Zweck des HKÜ ist es, die ursprünglichen tatsächlichen Verhältnisse wiederherzustellen, um zu gewährleisten, "daß das in einem Vertragsstaat bestehende Sorgerecht und Recht auf persönlichen Verkehr in den anderen Vertragsstaaten tatsächlich beachtet wird" (Artikel eins, HKÜ). Das Übereinkommen soll verhindern, daß für das Kind im Zufluchtsland eine Aufenthaltszuständigkeit begründet wird, die eine Abänderung der Obsorgeregelung im Herkunftsland ermöglicht. Dieser Zweck kann nicht mehr erreicht werden, wenn sich das Kind längere Zeit im Zufluchtsland aufhält und sozial integriert ist. In diesem Fall ist das Herkunftsland nicht mehr international zuständig, sondern die internationale Zuständigkeit ist auf das Zufluchtsland übergegangen. Das schließt den Vollzug eines wenn auch rechtskräftigen Rückgabebeschlusses aus; die Rückgabe des Kindes ist sinnlos, weil die Gerichte im Herkunftsland keine Obsorgeregelung treffen können, da sie ihre internationale Zuständigkeit verloren haben.

Die Vorinstanzen haben daher zu Recht die internationale Zuständigkeit für die Obsorgeregelung bejaht, die das Erstgericht getroffen hat.

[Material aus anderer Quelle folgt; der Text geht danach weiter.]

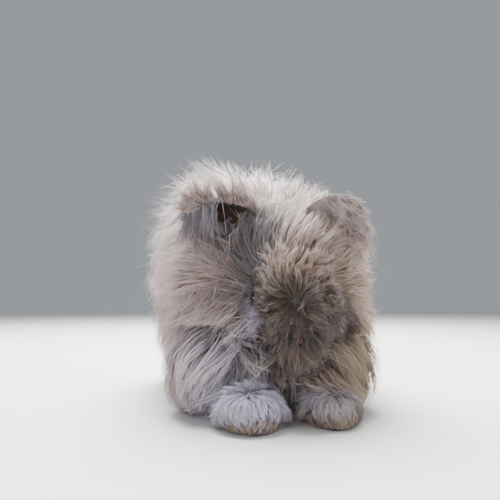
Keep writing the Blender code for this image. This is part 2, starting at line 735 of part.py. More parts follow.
            plan.append({"name": name + side, "kind": kind, "forms": [forms[side]], "tips": [reach[side]],
                         "size": (8, 14), "coats": [coat]})
    return plan


def core_object(name, entry, extra=0.0):
    if entry["kind"] == "ear":
        return ear_object(name, entry["ear"], extra)
    return skin_object(name, entry["forms"], entry["size"], extra, entry.get("pole", (0.0, 0.0, 1.0)))


def pieces_of(entry, extra=0.0):
    pieces = [lock_object(lock, extra) for lock in entry.get("locks", [])]
    if entry["kind"] == "head":
        pieces += [lid_object(sign, extra) for sign in (1.0, -1.0)]
        pieces.append(skin_object("nose", [head_ellipsoid(NOSE_PLACE, NOSE_RADII)], (6, 8), extra))
        for lip in head_pair((0.0052, -0.0490, -0.0545), (0.0066, 0.0060, 0.0052)):
            pieces.append(skin_object("lip", [lip], (5, 7), extra))
    return pieces


def face_cuts():
    # Nostrils, the cleft of the upper lip and the line of the mouth.
    cuts = []
    for nostril in head_pair((0.0040, -0.0570, -0.0455), (0.0024, 0.0030, 0.0010), 0.0, 35.0):
        cuts.append(skin_object("nostril", [nostril], (4, 6)))
    cleft = head_ellipsoid((0.0, -0.0560, -0.0530), (0.0006, 0.0045, 0.0060))
    cuts.append(skin_object("cleft", [cleft], (4, 6)))
    for mouth in head_pair((0.0050, -0.0520, -0.0600), (0.0070, 0.0090, 0.0007), 0.0, 22.0):
        cuts.append(skin_object("mouth", [mouth], (4, 8)))
    return cuts


def box_of(thing):
    corners = np.array([vertex.co for vertex in thing.data.vertices])
    return corners.min(axis=0), corners.max(axis=0)


def boxes_meet(first, second):
    return bool(np.all(first[0] <= second[1]) and np.all(second[0] <= first[1]))


def whole_locks(locks, loose):
    # The locks that have no corner among the loose ones.
    if not loose:
        return locks
    loose = np.array(loose)
    whole = []
    for lock in locks:
        corners, _ = lock_corners(lock)
        apart = np.array([np.linalg.norm(loose - np.array(corner), axis=1).min() for corner in corners])
        if apart.min() > SAME_CORNER:
            whole.append(lock)
    return whole


def cut_node(entry, earlier):
    # Core and locks in one union, less the floor and the grown pieces of the nodes that lie over them.
    node = core_object(entry["name"], entry)
    bpy.context.scene.collection.objects.link(node)
    combine(node, pieces_of(entry), "UNION")
    if entry["kind"] == "head":
        combine(node, face_cuts(), "DIFFERENCE")
    own_box = box_of(node)
    cutters = [floor_slab(0.0 if entry["kind"] == "paw" else WOOL_ABOVE_FLOOR)]
    for other in earlier:
        for cutter in [core_object("clear", other, CLEARANCE)] + pieces_of(other, CLEARANCE):
            if boxes_meet(own_box, box_of(cutter)):
                cutters.append(cutter)
            else:
                bpy.data.objects.remove(cutter, do_unlink=True)
    combine(node, cutters, "DIFFERENCE")
    melt_slivers(node)
    return node


def tree_of(thing):
    corners = [vertex.co for vertex in thing.data.vertices]
    return BVHTree.FromPolygons(corners, [face.vertices for face in thing.data.polygons])


def part_from(node, others):
    # Where the node still crosses another, copies of that one cut it, pushed a little to each side.
    for other in others:
        if not boxes_meet(box_of(node), box_of(other)) or not tree_of(node).overlap(tree_of(other)):
            continue
        cutters = []
        for push in PUSHES:
            cutter = bpy.data.objects.new("pushed", other.data.copy())
            cutter.data.transform(Matrix.Translation(Vector(push) * PUSH))
            cutters.append(cutter)
        combine(node, cutters, "DIFFERENCE")
        melt_slivers(node)
        keep_largest(node)


def build_node(entry, earlier, material, nodes):
    # A lock that another node cuts through is left out, and the node is made again without it.
    for _ in range(REBUILDS):
        node = cut_node(entry, earlier)
        loose = keep_largest(node)
        locks = entry.get("locks", [])
        whole = whole_locks(locks, loose)
        if len(whole) == len(locks):
            break
        entry["locks"] = whole
        bpy.data.objects.remove(node, do_unlink=True)
        node = None
    if node is None:
        node = cut_node(entry, earlier)
        keep_largest(node)
    part_from(node, nodes)
    node.data.materials.clear()
    node.data.materials.append(material)
    node.data.shade_smooth()
    node.data.set_sharp_from_angle(angle=math.radians(40.0))
    return node


def centre_on_origin(nodes):
    # Slides every node alike, so that the whole box is centred over the origin with its bottom at 0.
    corners = np.array([vertex.co for node in nodes for vertex in node.data.vertices])
    low = corners.min(axis=0)
    high = corners.max(axis=0)
    slide = Vector((-(low[0] + high[0]) / 2.0, -(low[1] + high[1]) / 2.0, -low[2]))
    for node in nodes:
        node.data.transform(Matrix.Translation(slide))


def main():
    clear_scene()
    materials = {kind: wool_material(kind + "_surface", colour) for kind, colour in WOOL_COLOURS.items()}
    plan = node_plan()
    coated = [entry for entry in plan if "coats" in entry]
    cores = [form for entry in coated for form in entry["forms"]]
    tips = [form for entry in coated for form in entry["tips"]]
    placed = []
    for entry in coated:
        entry["locks"] = []
        for coat in entry["coats"]:
            entry["locks"] += grow_locks(entry, coat, cores, tips, placed)
    nodes = []
    for position, entry in enumerate(plan):
        nodes.append(build_node(entry, plan[:position], materials[entry["kind"]], nodes))
    centre_on_origin(nodes)


main()
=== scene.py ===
import math
import bmesh
import bpy
import numpy as np
from mathutils import Euler, Matrix, Vector


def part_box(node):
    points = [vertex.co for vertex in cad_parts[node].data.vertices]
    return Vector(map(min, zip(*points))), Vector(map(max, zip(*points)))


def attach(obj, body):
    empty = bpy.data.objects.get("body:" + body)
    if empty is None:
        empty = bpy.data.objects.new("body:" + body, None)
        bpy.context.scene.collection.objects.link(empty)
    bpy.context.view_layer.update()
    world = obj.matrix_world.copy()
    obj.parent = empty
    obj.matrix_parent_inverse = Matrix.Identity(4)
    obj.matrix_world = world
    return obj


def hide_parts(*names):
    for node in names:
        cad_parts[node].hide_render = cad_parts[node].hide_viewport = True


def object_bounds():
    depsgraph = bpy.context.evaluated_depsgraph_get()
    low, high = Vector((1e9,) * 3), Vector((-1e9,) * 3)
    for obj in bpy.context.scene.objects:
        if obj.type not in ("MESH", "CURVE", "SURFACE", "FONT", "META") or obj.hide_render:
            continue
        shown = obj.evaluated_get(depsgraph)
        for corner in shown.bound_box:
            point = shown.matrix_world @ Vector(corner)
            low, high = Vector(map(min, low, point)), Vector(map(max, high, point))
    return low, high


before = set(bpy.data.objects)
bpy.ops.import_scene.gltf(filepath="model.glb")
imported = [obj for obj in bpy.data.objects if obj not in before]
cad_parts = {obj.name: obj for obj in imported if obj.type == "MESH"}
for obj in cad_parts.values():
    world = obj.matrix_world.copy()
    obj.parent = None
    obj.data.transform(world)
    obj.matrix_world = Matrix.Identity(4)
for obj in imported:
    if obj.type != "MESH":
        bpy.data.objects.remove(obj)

# An angora rabbit crouching with its head low over its forepaws, life size, in metres.
# It faces -Y and its left side is +X. Wool is solid three-sided strands, gathered in tufts.
cadLow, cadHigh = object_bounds()

headPose = {
    "centre": (0.016, -0.112, 0.118),  # before the slide below
    "yaw": -8.0,                       # degrees, towards its right
    "roll": -6.0,                      # degrees, crown leans to its right
    "eye": (0.0315, -0.020, -0.004),   # from the head's centre, left side
    "whorl": (0.0, -0.050, -0.014),    # the face's wool spreads from here
    "nose": (0.0, -0.0520, -0.046),
}


def rotation(axis, degrees):
    # the 3 x 3 turn by an angle about one axis
    return np.array(Matrix.Rotation(math.radians(degrees), 3, axis))


# The frame's left eye tells how far the whole model was slid to stand over the origin.
headTurn = rotation("Z", headPose["yaw"]) @ rotation("Y", headPose["roll"])
eyeLow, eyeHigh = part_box("eye_left")
eyeMiddle = (np.array(eyeLow) + np.array(eyeHigh)) / 2.0
slide = eyeMiddle - np.array(headPose["centre"]) - headTurn @ np.array(headPose["eye"])
slide[2] = 0.0
headCentre = np.array(headPose["centre"]) + slide


def onBody(point):
    # p + slide, for the places below, which were laid out before the slide
    return np.array(point) + slide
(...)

Diese Obsorgeregelung entspricht nach den derzeitigen Verhältnissen dem Wohl des Kindes. Auch wenn der Vater keine Mühen scheut, das Kind zu sehen, und durch die Umstände gehindert ist, das Kind öfter zu besuchen, vermag dies nichts daran zu ändern, daß das Kind bei der Mutter als seiner Hauptbezugsperson am besten aufgehoben ist.

Der Revisionsrekurs mußte erfolglos bleiben.